__WHAT YOU SHOULD DO__.
Reproduce exactly the lines below from the one containing "# The keying" through the one containing "for node in", including both, and nothing else.

__DATA EXTRACT__.
+++

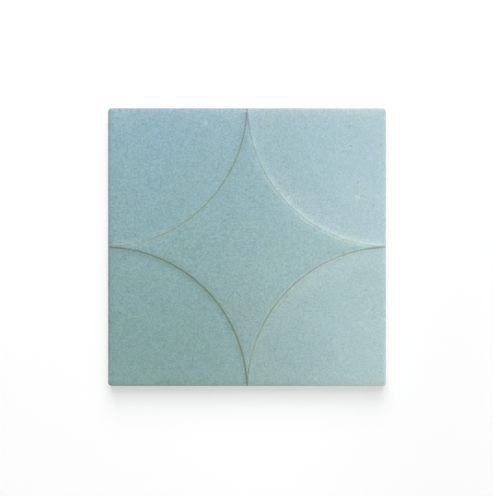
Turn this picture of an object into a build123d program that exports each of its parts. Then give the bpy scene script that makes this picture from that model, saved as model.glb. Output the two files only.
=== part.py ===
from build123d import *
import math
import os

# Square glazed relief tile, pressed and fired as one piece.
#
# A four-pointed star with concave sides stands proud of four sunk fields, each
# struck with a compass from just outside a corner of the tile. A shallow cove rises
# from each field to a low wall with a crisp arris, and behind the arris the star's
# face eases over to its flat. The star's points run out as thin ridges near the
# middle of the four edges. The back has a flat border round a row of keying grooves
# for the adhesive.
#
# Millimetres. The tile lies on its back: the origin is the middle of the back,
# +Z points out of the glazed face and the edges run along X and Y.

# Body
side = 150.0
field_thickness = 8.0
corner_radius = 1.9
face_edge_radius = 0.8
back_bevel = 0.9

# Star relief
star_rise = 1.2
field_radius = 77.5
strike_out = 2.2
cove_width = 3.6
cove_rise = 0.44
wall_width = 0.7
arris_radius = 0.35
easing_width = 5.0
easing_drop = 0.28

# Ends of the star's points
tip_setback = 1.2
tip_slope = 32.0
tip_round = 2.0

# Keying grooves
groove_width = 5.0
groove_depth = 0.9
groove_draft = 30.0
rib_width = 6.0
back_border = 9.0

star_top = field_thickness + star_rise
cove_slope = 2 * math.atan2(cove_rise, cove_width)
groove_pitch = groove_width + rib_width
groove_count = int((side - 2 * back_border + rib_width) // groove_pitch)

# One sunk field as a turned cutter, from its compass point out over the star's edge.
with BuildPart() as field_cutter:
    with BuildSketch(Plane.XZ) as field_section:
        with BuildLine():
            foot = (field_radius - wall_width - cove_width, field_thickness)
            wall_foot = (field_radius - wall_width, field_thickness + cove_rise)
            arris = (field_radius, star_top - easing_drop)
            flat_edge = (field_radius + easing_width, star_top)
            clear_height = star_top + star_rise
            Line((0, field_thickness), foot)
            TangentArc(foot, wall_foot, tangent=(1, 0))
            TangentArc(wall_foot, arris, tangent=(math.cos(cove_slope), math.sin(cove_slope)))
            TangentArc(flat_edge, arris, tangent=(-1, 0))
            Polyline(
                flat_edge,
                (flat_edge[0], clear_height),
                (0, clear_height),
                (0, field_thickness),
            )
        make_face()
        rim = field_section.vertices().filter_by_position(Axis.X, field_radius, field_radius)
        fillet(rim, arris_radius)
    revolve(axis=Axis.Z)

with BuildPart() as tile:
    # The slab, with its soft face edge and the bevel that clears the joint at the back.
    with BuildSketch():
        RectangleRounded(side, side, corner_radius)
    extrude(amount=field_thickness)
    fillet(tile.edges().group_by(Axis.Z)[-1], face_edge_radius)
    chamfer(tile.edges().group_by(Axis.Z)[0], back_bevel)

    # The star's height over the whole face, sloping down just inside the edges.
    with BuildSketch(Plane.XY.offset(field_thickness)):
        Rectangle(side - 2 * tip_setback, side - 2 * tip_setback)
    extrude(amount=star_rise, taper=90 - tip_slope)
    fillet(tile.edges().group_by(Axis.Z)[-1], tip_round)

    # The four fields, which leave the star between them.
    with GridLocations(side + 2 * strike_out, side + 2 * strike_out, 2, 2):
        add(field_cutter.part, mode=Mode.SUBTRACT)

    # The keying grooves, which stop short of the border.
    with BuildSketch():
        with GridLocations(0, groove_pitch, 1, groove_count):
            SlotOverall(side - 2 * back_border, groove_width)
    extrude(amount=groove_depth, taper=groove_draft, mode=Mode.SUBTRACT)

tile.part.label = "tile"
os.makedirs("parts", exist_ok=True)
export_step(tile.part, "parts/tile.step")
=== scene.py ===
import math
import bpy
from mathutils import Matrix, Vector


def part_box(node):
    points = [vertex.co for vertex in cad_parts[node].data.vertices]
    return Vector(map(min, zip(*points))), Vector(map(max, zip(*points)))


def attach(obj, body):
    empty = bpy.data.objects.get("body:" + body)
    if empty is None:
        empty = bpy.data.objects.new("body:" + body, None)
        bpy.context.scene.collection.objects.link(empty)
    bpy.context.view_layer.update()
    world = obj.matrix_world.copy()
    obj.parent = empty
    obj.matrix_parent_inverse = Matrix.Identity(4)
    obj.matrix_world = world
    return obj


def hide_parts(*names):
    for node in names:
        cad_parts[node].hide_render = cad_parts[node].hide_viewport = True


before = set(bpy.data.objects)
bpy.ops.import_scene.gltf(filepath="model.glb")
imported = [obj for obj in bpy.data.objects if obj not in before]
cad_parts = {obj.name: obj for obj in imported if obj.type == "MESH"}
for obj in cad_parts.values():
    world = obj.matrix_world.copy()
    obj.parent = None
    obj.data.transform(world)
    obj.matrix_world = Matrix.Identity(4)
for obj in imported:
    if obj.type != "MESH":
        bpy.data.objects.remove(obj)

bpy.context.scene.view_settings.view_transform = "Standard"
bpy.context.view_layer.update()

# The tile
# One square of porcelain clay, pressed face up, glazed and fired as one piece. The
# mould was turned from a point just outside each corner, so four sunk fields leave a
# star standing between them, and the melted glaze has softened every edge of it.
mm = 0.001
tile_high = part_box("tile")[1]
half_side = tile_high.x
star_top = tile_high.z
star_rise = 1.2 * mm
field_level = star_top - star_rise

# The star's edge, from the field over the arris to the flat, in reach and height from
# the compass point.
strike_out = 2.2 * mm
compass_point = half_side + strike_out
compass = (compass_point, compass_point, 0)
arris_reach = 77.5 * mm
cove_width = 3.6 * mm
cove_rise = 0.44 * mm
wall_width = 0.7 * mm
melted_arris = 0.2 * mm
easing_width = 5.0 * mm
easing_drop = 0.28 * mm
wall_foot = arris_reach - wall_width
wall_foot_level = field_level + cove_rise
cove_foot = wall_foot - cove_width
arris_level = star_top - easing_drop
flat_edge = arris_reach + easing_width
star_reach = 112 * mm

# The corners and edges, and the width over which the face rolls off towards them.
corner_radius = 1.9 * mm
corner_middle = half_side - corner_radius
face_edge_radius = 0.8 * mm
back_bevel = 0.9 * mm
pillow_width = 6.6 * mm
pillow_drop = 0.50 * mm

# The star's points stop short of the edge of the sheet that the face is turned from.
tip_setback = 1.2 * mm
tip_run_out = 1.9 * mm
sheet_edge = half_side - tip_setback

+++

__ANSWER TO THE PROBLEM__.
    # The keying grooves, which stop short of the border.
    with BuildSketch():
        with GridLocations(0, groove_pitch, 1, groove_count):
            SlotOverall(side - 2 * back_border, groove_width)
    extrude(amount=groove_depth, taper=groove_draft, mode=Mode.SUBTRACT)

tile.part.label = "tile"
os.makedirs("parts", exist_ok=True)
export_step(tile.part, "parts/tile.step")
=== scene.py ===
import math
import bpy
from mathutils import Matrix, Vector


def part_box(node):
    points = [vertex.co for vertex in cad_parts[node].data.vertices]
    return Vector(map(min, zip(*points))), Vector(map(max, zip(*points)))


def attach(obj, body):
    empty = bpy.data.objects.get("body:" + body)
    if empty is None:
        empty = bpy.data.objects.new("body:" + body, None)
        bpy.context.scene.collection.objects.link(empty)
    bpy.context.view_layer.update()
    world = obj.matrix_world.copy()
    obj.parent = empty
    obj.matrix_parent_inverse = Matrix.Identity(4)
    obj.matrix_world = world
    return obj


def hide_parts(*names):
    for node in names:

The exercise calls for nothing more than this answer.